Entidades ligadas à saúde se posicionaram contra a adoção do cardápio vegano na época de sua implantação. O Conselho de Nutricionistas da Bahia disse que a medida é “arriscada e não compatível com a realidade regional". A Sociedade Brasileira de Pediatria disse considerar preocupante a retirada da proteína de fonte animal da merenda.

Procurada pela Folha, a promotora Leticia Baird não quis dar entrevista para falar sobre o programa “Escola Sustentável”. 

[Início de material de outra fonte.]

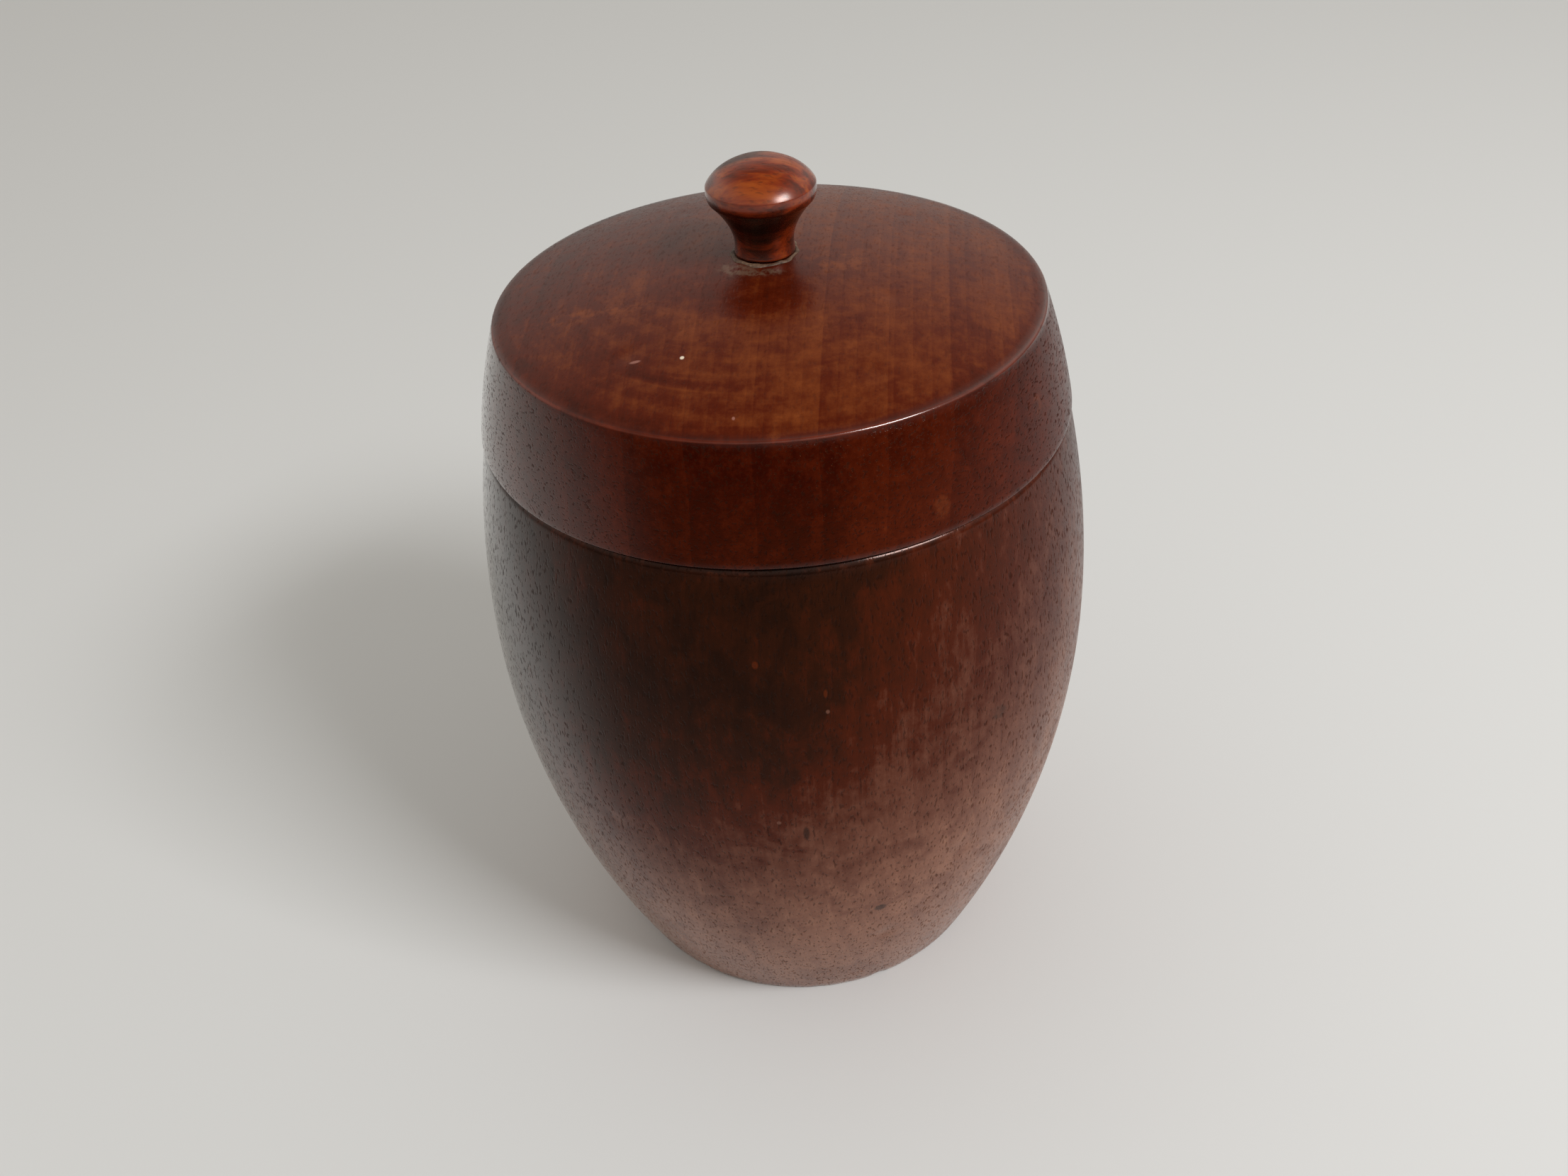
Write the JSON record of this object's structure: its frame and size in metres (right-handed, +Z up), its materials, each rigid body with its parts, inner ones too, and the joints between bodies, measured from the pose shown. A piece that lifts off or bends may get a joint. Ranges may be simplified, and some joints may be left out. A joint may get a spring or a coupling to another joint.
{
  "type": "desk pot",
  "caption": "Hollow barrel-shaped desk pot of turned wood, with a domed lid that lifts off over a collar and carries a small mushroom knob.",
  "frame": {"origin": "centre of the ring that the pot stands on, on the surface below it", "axes": "+Z up along the turning axis; the pot is round, so +X and +Y are any two level directions, with the picture taken from about -Y"},
  "size_m": [0.11, 0.11, 0.1573],
  "materials": {
    "pot_wood": "dark red-brown close-grained hardwood, old satin polish",
    "lid_wood": "red-brown close-grained hardwood, old satin polish",
    "knob_wood": "orange-brown hardwood, handled to a gloss",
    "old_glue": "dull dried glue and wax"
  },
  "bodies": {
    "pot": {"pot": "pot_wood"},
    "lid": {"lid": "lid_wood", "knob": "knob_wood", "glue_bead": "old_glue"}
  },
  "joints": [
    {"name": "lid_lift", "type": "slide", "parent": "pot", "child": "lid", "axis": [0, 0, 1], "range_m": [0, 0.08]}
  ]
}
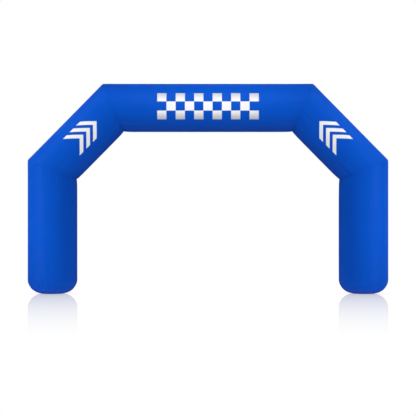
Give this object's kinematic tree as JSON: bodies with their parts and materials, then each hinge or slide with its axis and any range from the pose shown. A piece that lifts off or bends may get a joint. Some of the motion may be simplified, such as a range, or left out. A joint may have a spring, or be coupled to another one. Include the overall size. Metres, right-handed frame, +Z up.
{
  "type": "inflatable arch",
  "caption": "Free-standing inflatable arch of mitred round cloth tubes: upright legs on rounded feet, sloping shoulders and a level beam over a walk-through opening.",
  "frame": {"origin": "on the ground, midway between the legs and midway front to back", "axes": "+X across the arch, to the right of someone who faces its front; +Z up; -Y is the front"},
  "size_m": [6, 0.81, 3.49],
  "materials": {
    "coated_cloth": "air-tight coated polyester cloth in royal blue, satin, with a white chequer and white chevrons printed on the front"
  },
  "bodies": {
    "root": {"beam": "coated_cloth", "left_shoulder": "coated_cloth", "right_shoulder": "coated_cloth", "left_leg": "coated_cloth", "right_leg": "coated_cloth", "left_base": "coated_cloth", "right_base": "coated_cloth"}
  },
  "joints": []
}
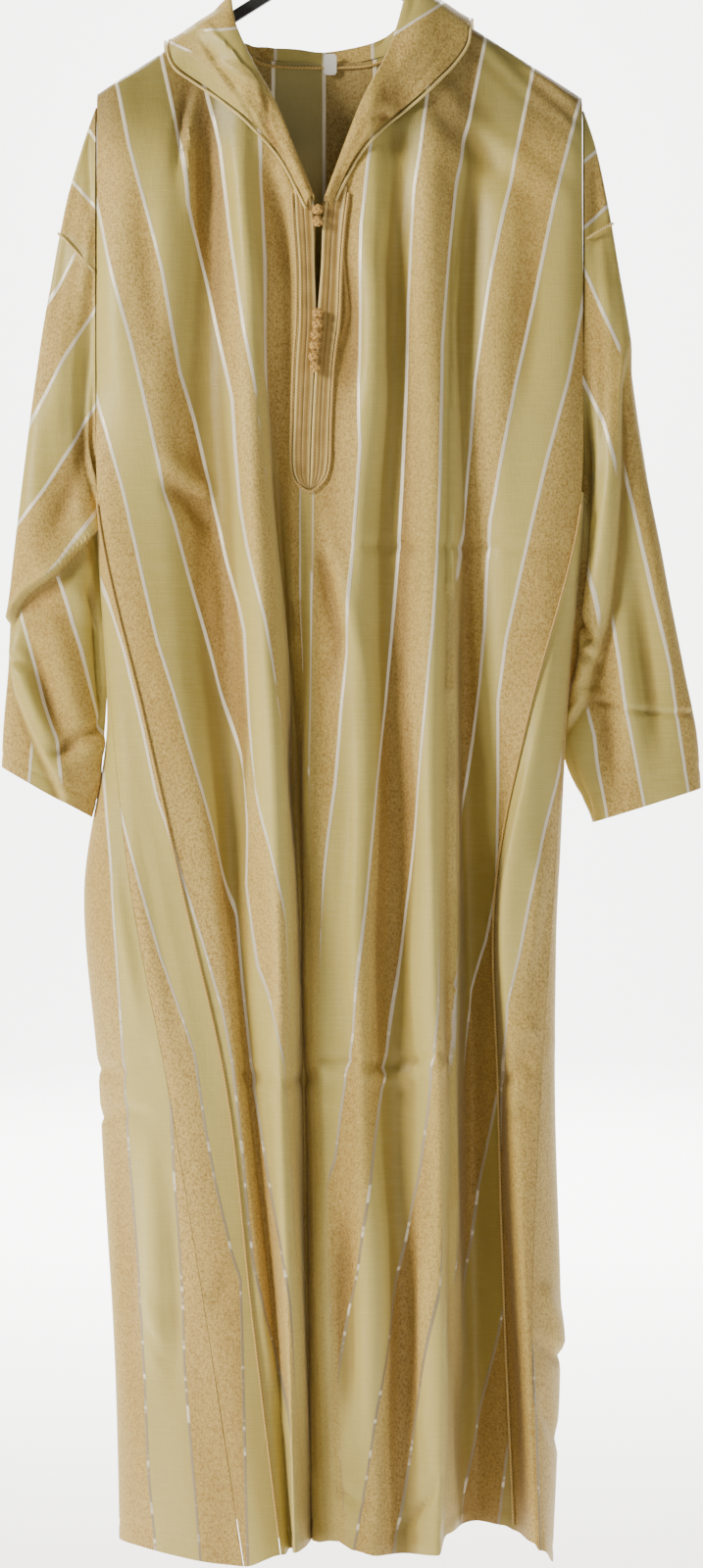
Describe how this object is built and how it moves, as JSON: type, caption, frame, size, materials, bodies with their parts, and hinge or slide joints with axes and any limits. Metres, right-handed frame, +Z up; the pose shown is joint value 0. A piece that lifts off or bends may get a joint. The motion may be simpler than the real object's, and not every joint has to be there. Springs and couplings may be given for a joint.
{
  "type": "hooded djellaba robe on a hanger",
  "caption": "Long striped hooded robe hung on a slim hanger: hollow body with side gores and hem slits, wide sleeves, hanging hood, V neck with braided placket and knot buttons.",
  "frame": {"origin": "bearing point at the inner top of the hanger's hook, where a rail carries it", "axes": "+Z up, -Y out of the robe's front, +X to the viewer's right"},
  "size_m": [0.656, 0.1821, 1.5795],
  "materials": {
    "striped_cloth": "woven cloth in wide bands of speckled tan and smooth olive satin with narrow silver stripes",
    "pale_trim": "pale yellow satin piping",
    "gold_piping": "golden satin cord",
    "braid": "rows of golden braid sewn side by side",
    "knot_cord": "knotted golden cord",
    "label_cloth": "blank white woven label",
    "hanger_plastic": "black matte plastic",
    "hook_wire": "black painted wire"
  },
  "bodies": {
    "root": {"front": "striped_cloth", "back": "striped_cloth", "gore_front_left": "striped_cloth", "gore_front_right": "striped_cloth", "gore_back_left": "striped_cloth", "gore_back_right": "striped_cloth", "sleeve_left": "striped_cloth", "sleeve_right": "striped_cloth", "hood": "striped_cloth", "hood_trim": "pale_trim", "armhole_piping_left": "pale_trim", "armhole_piping_right": "pale_trim", "piping_left": "gold_piping", "piping_right": "gold_piping", "neck_binding": "gold_piping", "placket_cord": "gold_piping", "placket_left": "braid", "placket_right": "braid", "knot_1": "knot_cord", "knot_2": "knot_cord", "knot_3": "knot_cord", "knot_4": "knot_cord", "knot_5": "knot_cord", "knot_6": "knot_cord", "knot_7": "knot_cord", "knot_8": "knot_cord", "label": "label_cloth", "hanger_arms": "hanger_plastic", "hanger_hook": "hook_wire"}
  },
  "joints": []
}
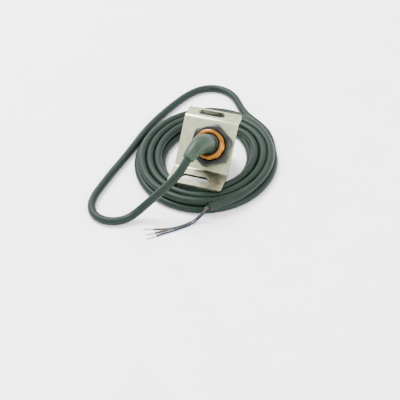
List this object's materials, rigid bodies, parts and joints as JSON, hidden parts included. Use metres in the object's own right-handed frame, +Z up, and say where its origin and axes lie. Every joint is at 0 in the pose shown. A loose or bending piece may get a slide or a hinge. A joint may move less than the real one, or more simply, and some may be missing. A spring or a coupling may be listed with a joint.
{
  "type": "proximity sensor",
  "caption": "Threaded cylindrical proximity sensor clamped by two jam nuts in a stepped steel bracket, lying in its own coiled cable with bare conductor ends.",
  "frame": {"origin": "on the surface that the sensor and its cable lie on, under the middle of the bracket and sensor without the free cable and its boot", "axes": "+Z up; +X across the bracket, to the side nearer the sensor hole; the cable end of the sensor looks up and towards -Y, its sensing face down and towards +Y"},
  "size_m": [0.1028, 0.1567, 0.0435],
  "materials": {
    "stainless_steel": "satin",
    "spring_steel": "satin",
    "dark_nickel": "satin",
    "brass": "machined",
    "cap_plastic": "moulded",
    "ferrite": "sintered",
    "bobbin_plastic": "moulded",
    "copper_wire": "enamelled",
    "board": "solder mask",
    "chip_black": "moulded",
    "ceramic": "fired",
    "lamp": "clear",
    "resin": "cast",
    "plug_plastic": "smoked",
    "seal_rubber": "moulded",
    "cable_jacket": "extruded",
    "boot_plastic": "moulded",
    "insulation_brown": "extruded",
    "insulation_blue": "extruded",
    "insulation_black": "extruded",
    "tinned_copper": "tinned"
  },
  "bodies": {
    "sensor": {"bracket": "stainless_steel", "barrel": "brass", "shield_ring": "brass", "crimp_ring": "brass", "sensing_cap": "cap_plastic", "ferrite_core": "ferrite", "coil_bobbin": "bobbin_plastic", "core_holder": "bobbin_plastic", "coil_winding": "copper_wire", "circuit_board": "board", "oscillator_chip": "chip_black", "output_transistor": "chip_black", "protection_diode": "chip_black", "capacitors": "ceramic", "resistors": "chip_black", "status_leds": "lamp", "potting_resin": "resin", "end_plug": "plug_plastic", "plug_seal": "seal_rubber", "cable_stub": "cable_jacket", "cable": "cable_jacket", "cable_coil": "cable_jacket", "strain_relief_boot": "boot_plastic", "lead_brown": "insulation_brown", "lead_blue": "insulation_blue", "lead_black": "insulation_black", "conductor_brown": "insulation_brown", "conductor_blue": "insulation_blue", "conductor_black": "insulation_black", "tinned_ends": "tinned_copper"},
    "rear_washer": {"rear_lock_washer": "spring_steel"},
    "rear_nut": {"rear_nut": "dark_nickel"},
    "front_washer": {"front_lock_washer": "spring_steel"},
    "front_nut": {"front_nut": "dark_nickel"}
  },
  "joints": [
    {"name": "rear_washer_slide", "type": "slide", "parent": "sensor", "child": "rear_washer", "axis": [0, -0.7071, 0.7071], "range_m": [0, 0.005]},
    {"name": "rear_nut_turn", "type": "hinge", "parent": "rear_washer", "child": "rear_nut", "pos_m": [0.0035, 0.00234, 0.02213], "axis": [0, -0.7071, 0.7071], "range_deg": [0, 1800]},
    {"name": "front_washer_slide", "type": "slide", "parent": "sensor", "child": "front_washer", "axis": [0, 0.7071, -0.7071], "range_m": [0, 0.009]},
    {"name": "front_nut_turn", "type": "hinge", "parent": "front_washer", "child": "front_nut", "pos_m": [0.0035, 0.00234, 0.02213], "axis": [0, 0.7071, -0.7071], "range_deg": [0, 3240]}
  ],
  "couplings": [
    {"joint": "rear_nut_turn", "follows": "rear_washer_slide", "rad_per_m": 6283.2},
    {"joint": "front_nut_turn", "follows": "front_washer_slide", "rad_per_m": 6283.2}
  ]
}
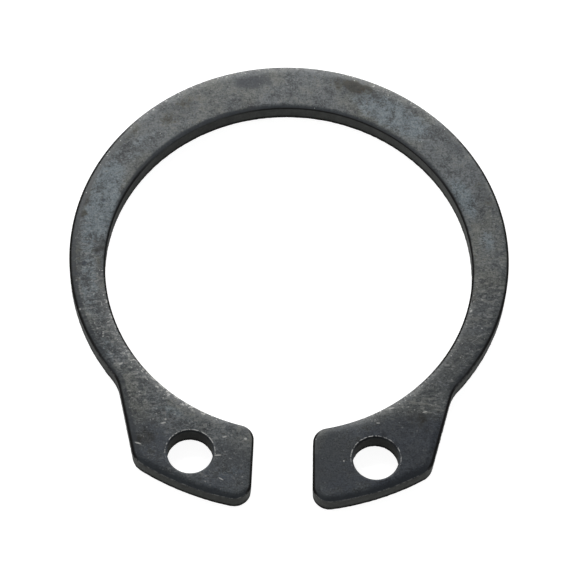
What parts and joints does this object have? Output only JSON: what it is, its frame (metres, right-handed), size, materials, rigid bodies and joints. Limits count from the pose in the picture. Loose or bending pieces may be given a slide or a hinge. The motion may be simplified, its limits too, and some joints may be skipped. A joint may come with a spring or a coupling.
{
  "type": "retaining ring",
  "caption": "Open spring-steel retaining ring that snaps into a groove round a shaft, with a tapering band and a lug with a plier hole on each side of its gap.",
  "frame": {"origin": "on the bore axis, at the underside of the ring", "axes": "+Z along the bore axis, up through the thickness; +Y from the gap towards the widest part of the band; X across the two lugs"},
  "size_m": [0.0222, 0.0247, 0.001],
  "materials": {
    "phosphated_spring_steel": "black phosphated and oiled, satin, mottled blue-grey and brown-grey"
  },
  "bodies": {
    "root": {"retaining_ring": "phosphated_spring_steel"}
  },
  "joints": []
}
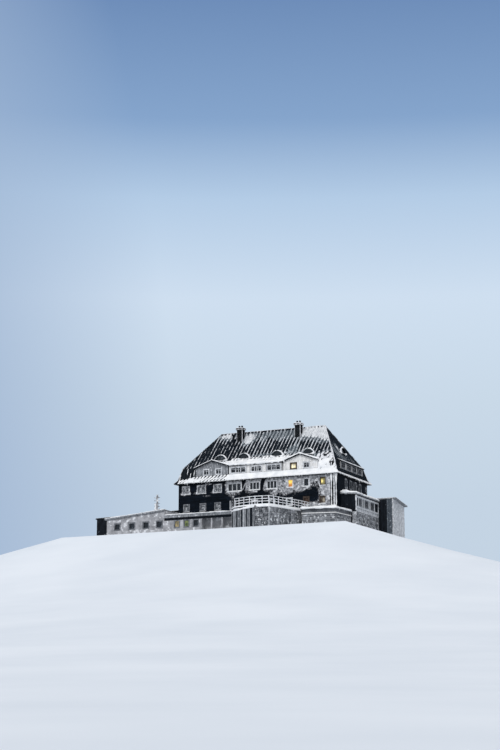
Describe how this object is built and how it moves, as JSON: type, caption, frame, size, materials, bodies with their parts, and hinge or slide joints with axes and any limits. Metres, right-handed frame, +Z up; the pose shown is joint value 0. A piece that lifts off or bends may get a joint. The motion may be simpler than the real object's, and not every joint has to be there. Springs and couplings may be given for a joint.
{
  "type": "alpine chalet, 1:2 scale model",
  "caption": "Timber mountain house with a hipped mansard roof, dormers, chimneys, low annexes, a railed terrace, a porch and a hinged terrace door.",
  "frame": {"origin": "plan centre of the timber block, on the underside of its base slab", "axes": "+X along the front to the right, +Y from the front into the depth, +Z up"},
  "size_m": [23.705, 13.255, 9.18],
  "materials": {
    "masonry": "rough concrete and stone",
    "dark_timber": "dark stained boards",
    "rimed_timber": "dark stained boards under rime",
    "floor_boards": "planed boards",
    "sheet_roof": "weathered seamed sheet with frost",
    "grey_boards": "weathered boards with frost",
    "chimney_render": "rough render",
    "window_paint": "white paint with frost",
    "window_glass": "clear",
    "frosted_metal": "frost on steel",
    "snow": "packed snow",
    "annex_render": "rough render"
  },
  "bodies": {
    "house": {"base_slabs": "masonry", "plinth_walls": "masonry", "front_wall_left": "dark_timber", "front_wall_right": "rimed_timber", "front_wall_over_door": "dark_timber", "back_wall": "dark_timber", "left_wall": "dark_timber", "right_wall": "dark_timber", "ground_floor": "masonry", "first_floor": "floor_boards", "attic_floor": "floor_boards", "upper_attic_floor": "floor_boards", "roof_front": "sheet_roof", "roof_back": "sheet_roof", "roof_left": "sheet_roof", "roof_right": "sheet_roof", "ridge_cap": "sheet_roof", "left_gable_dormer": "grey_boards", "right_gable_dormer": "grey_boards", "front_shed_dormer": "grey_boards", "back_gable_dormers": "grey_boards", "back_shed_dormer": "grey_boards", "left_side_dormer": "grey_boards", "right_side_dormer": "grey_boards", "round_dormers": "sheet_roof", "left_chimney": "chimney_render", "right_chimney": "chimney_render", "small_flue": "sheet_roof", "wall_window_frames": "window_paint", "dormer_window_frames": "window_paint", "annex_window_frames": "window_paint", "front_glass": "window_glass", "back_glass": "window_glass", "side_glass": "window_glass", "dormer_glass": "window_glass", "annex_glass": "window_glass", "downpipes": "frosted_metal", "terrace_deck": "snow", "terrace_skirt": "grey_boards", "terrace_railing": "frosted_metal", "front_platform": "masonry", "front_annex_walls": "annex_render", "front_annex_roof": "snow", "left_annex_walls": "annex_render", "left_annex_roof": "snow", "rear_wing_walls": "dark_timber", "rear_wing_roof": "sheet_roof", "porch_walls": "dark_timber", "porch_roof": "snow", "outbuilding_walls": "annex_render", "outbuilding_roof": "snow", "antenna_mast": "frosted_metal", "terrace_door_frame": "window_paint"},
    "terrace_door_leaf": {"terrace_door": "grey_boards"}
  },
  "joints": [
    {"name": "terrace_door_hinge", "type": "hinge", "parent": "house", "child": "terrace_door_leaf", "pos_m": [-2.17, -3.016, 2.2], "axis": [0, 0, 1], "range_deg": [0, 100]}
  ]
}
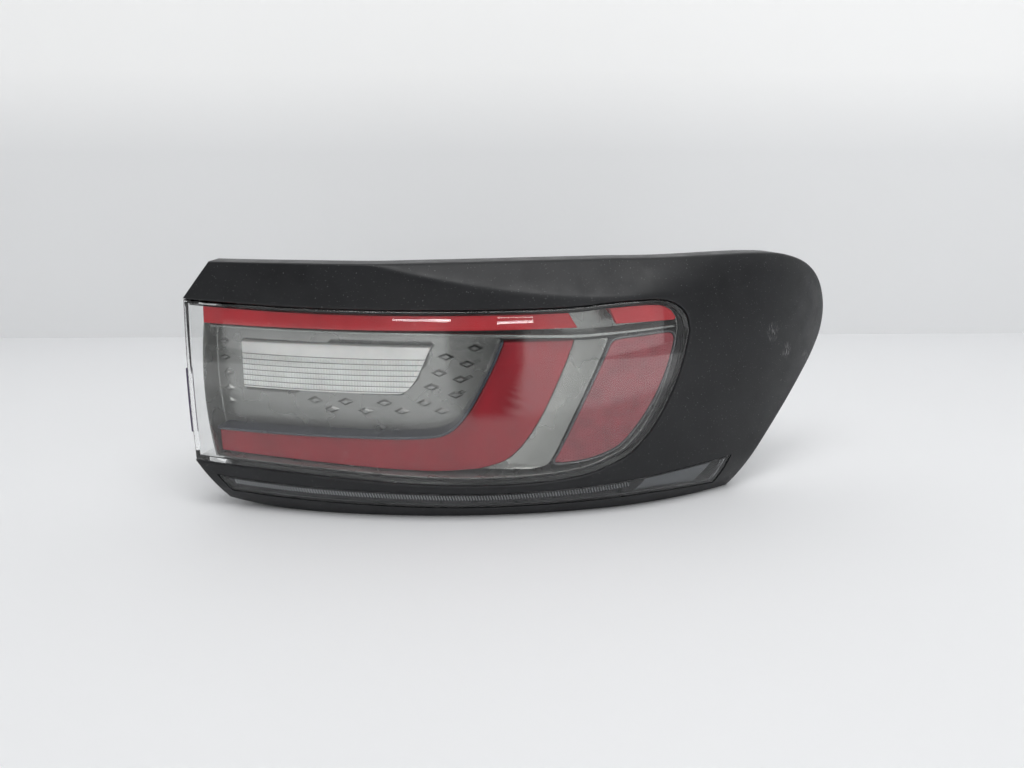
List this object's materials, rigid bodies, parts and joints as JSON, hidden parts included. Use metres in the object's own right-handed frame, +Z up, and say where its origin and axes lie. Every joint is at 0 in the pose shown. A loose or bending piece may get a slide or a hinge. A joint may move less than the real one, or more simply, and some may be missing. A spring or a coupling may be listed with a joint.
{
  "type": "tail light cluster",
  "caption": "Right rear car lamp that wraps round the body corner: black cover panel, tinted lens over a red hook light guide and white reversing optic, lower light strip.",
  "frame": {"origin": "centre of the bounding box in plan, on the plane of the lower standing edge", "axes": "+X from the tailgate end to the side nose, +Y into the car along the fixing studs, +Z up"},
  "size_m": [0.5218, 0.159, 0.196],
  "materials": {
    "cover_black": "satin",
    "lens_clear": "gloss",
    "seal_black": "matte",
    "housing_black": "matte",
    "bezel_grey": "gloss",
    "guide_red": "gloss",
    "trim_dark": "gloss",
    "bezel_smoke": "gloss",
    "reflex_red": "gloss",
    "optic_white": "gloss",
    "reflector_silver": "polished",
    "board_green": "matte",
    "led_yellow": "gloss",
    "strip_smoke": "gloss",
    "strip_guide_clear": "gloss",
    "carrier_black": "matte",
    "sink_aluminium": "cast",
    "module_black": "matte",
    "socket_black": "matte",
    "contact_brass": "plated",
    "foam_black": "matte",
    "end_seal_dark": "matte",
    "bracket_black": "matte",
    "zinc_steel": "zinc plated"
  },
  "bodies": {
    "root": {"cover_panel": "cover_black", "outer_lens": "lens_clear", "lens_seal": "seal_black", "housing": "housing_black", "inner_bezel": "bezel_grey", "upper_light_guide": "guide_red", "hook_light_guide": "guide_red", "end_light_guide": "guide_red", "hook_trim": "trim_dark", "divider_trim": "trim_dark", "side_bezel": "bezel_smoke", "reflex_reflector": "reflex_red", "reflex_frame": "trim_dark", "reverse_optic": "optic_white", "reverse_reflector": "reflector_silver", "reverse_led_board": "board_green", "reverse_leds": "led_yellow", "tail_led_board": "board_green", "upper_led_board": "board_green", "side_led_board": "board_green", "tail_leds": "led_yellow", "strip_lens": "strip_smoke", "strip_light_guide": "strip_guide_clear", "strip_reflector": "bezel_smoke", "strip_carrier": "carrier_black", "strip_led_board": "board_green", "heat_sink": "sink_aluminium", "control_module": "module_black", "connector_socket": "socket_black", "connector_pins": "contact_brass", "vent_caps": "housing_black", "rear_gasket": "foam_black", "end_seal_strip": "end_seal_dark", "nose_bracket": "bracket_black", "locating_pin": "zinc_steel", "foot_bracket": "bracket_black", "fixing_stud_inner": "zinc_steel", "fixing_stud_outer": "zinc_steel", "cover_screws": "zinc_steel", "board_screws": "zinc_steel", "module_screws": "zinc_steel", "sink_screws": "zinc_steel", "foot_screws": "zinc_steel"}
  },
  "joints": []
}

O silêncio veio após uma polêmica entrevista ao jornal Gazeta do Povo. Questionada sobre alunos que preferem se alimentar de carne, ela disse: "Que comam em casa com o seu dinheiro, porque aqui a gente está falando de recurso público". 

Em nota, o Ministério Público do Estado da Bahia informou que o programa foi adotado após serem constatadas de alterações do estado nutricional de alunos da rede pública municipal, como desnutrição, obesidade, alergias e hipertensão.

Ainda segundo o Ministério Público, não houve qualquer imposição às prefeituras para adoção do programa. O Termo de Ajustamento de Conduta, contudo, prevê multa de até R$ 5.000 para as prefeituras que não cumprirem a determinação de servir comida vegana.

A Promotoria também informou que o programa incentiva a compra de alimentos da agricultura familiar de comunidades tradicionais e cita como exemplo um aumento na compra de pasta de amendoim de produtoras rurais do Grupo Cáritas Diocesanas. 

Mas parte dos agricultores veem a medida com outros olhos: “O símbolo da nossa região é a cabra, é a ovelha. É inconcebível que a carne e o leite desses animais fique de fora da merenda”, diz Ariane Santiago, do Sindicato dos Agricultores de Serrinha.